You know those times when your doing maths and then for some reason you just CANNOT work out why a particular mathematical situation is that way! Well I just did.

FOr the life of me I cannot work out why the following happens:

How come

$\displaystyle \sqrt {x^2+y^2}\not= x + y$

Here is my thinking here.

$\displaystyle \sqrt {x^2+y^2} = \sqrt {x^2} + \sqrt {y^2} = x + y$

• Mar 12th 2011, 10:35 PM
Prove It
What is $\displaystyle \displaystyle (x + y)^2$ when expanded?
• Mar 12th 2011, 11:08 PM
mr fantastic
Quote:

Originally Posted by Astar
You know those times when your doing maths and then for some reason you just CANNOT work out why a particular mathematical situation is that way!
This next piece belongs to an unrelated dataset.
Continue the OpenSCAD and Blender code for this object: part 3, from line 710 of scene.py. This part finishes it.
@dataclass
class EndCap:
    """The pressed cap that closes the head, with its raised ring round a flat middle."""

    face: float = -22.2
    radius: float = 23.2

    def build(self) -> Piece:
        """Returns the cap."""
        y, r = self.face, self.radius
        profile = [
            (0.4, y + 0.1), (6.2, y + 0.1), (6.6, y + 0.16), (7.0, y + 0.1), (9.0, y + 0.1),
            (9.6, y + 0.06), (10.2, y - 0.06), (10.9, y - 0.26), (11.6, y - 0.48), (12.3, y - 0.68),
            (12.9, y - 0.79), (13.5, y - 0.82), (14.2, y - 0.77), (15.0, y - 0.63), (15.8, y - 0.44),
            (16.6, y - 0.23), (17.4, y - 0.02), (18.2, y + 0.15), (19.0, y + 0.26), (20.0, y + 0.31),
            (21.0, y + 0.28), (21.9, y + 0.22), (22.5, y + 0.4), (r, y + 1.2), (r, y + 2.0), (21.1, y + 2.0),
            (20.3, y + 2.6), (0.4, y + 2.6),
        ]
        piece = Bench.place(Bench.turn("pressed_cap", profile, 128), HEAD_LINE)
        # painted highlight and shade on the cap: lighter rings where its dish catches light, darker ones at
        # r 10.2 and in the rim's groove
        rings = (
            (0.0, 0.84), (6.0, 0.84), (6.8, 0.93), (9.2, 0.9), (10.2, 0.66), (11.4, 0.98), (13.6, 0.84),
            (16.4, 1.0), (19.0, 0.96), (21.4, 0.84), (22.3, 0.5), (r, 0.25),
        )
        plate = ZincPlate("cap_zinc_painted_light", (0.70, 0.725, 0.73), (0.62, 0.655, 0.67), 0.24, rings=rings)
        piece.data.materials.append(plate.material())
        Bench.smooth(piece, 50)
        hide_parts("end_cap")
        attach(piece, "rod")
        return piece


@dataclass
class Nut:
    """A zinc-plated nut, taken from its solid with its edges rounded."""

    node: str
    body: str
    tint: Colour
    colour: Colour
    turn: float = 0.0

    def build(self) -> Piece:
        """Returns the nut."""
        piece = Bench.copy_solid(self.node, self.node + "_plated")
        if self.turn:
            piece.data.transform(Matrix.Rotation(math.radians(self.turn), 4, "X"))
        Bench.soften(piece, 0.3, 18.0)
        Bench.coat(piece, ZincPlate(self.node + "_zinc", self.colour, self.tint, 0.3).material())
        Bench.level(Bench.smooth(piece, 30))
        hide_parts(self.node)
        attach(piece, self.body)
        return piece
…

Well I just did.

FOr the life of me I cannot work out why the following happens:

How come

$\displaystyle \sqrt {x^2+y^2}\not= x + y$

Here is my thinking here.

$\displaystyle \sqrt {x^2+y^2} = \sqrt {x^2} + \sqrt {y^2} = x + y$

So you would have $\displaystyle \sqrt{1^2 + 1^2} = 1 + 1$ ....??!!
• Mar 12th 2011, 11:14 PM
Astar
Quote:

Originally Posted by Prove It
What is $\displaystyle \displaystyle (x + y)^2$ when expanded?

It equals $\displaystyle x^2 + 2xy + y^2$

So therefore you can say that:

$\displaystyle x+y = \sqrt{(x+y)^2}$

Then what does $\displaystyle \sqrt{x^2+y^2}$ equal then???
• Mar 12th 2011, 11:19 PM
CaptainBlack
Quote:

Originally Posted by Astar
It equals $\displaystyle x^2 + 2xy + y^2$

So therefore you can say that:

$\displaystyle x+y = \sqrt{(x+y)^2}$

Then what does $\displaystyle \sqrt{x^2+y^2}$ equal then???

There is no general further simplification

CB
• Mar 13th 2011, 03:26 AM
iBurger
Quote:

Originally Posted by Astar
...
Then what does $\displaystyle \sqrt{x^2+y^2}$ equal then???
...

I think it helps to read $\displaystyle \sqrt{x^2+y^2} = (x^2+y^2)^{.5} = (constant)^{.5}$

What you want to do,

$\displaystyle \sqrt {x^2+y^2} = \sqrt {x^2} + \sqrt {y^2} = x + y$

Would be almost correct if it was $\displaystyle \sqrt {x^2*y^2}$ instead of $\displaystyle \sqrt {x^2+y^2}.$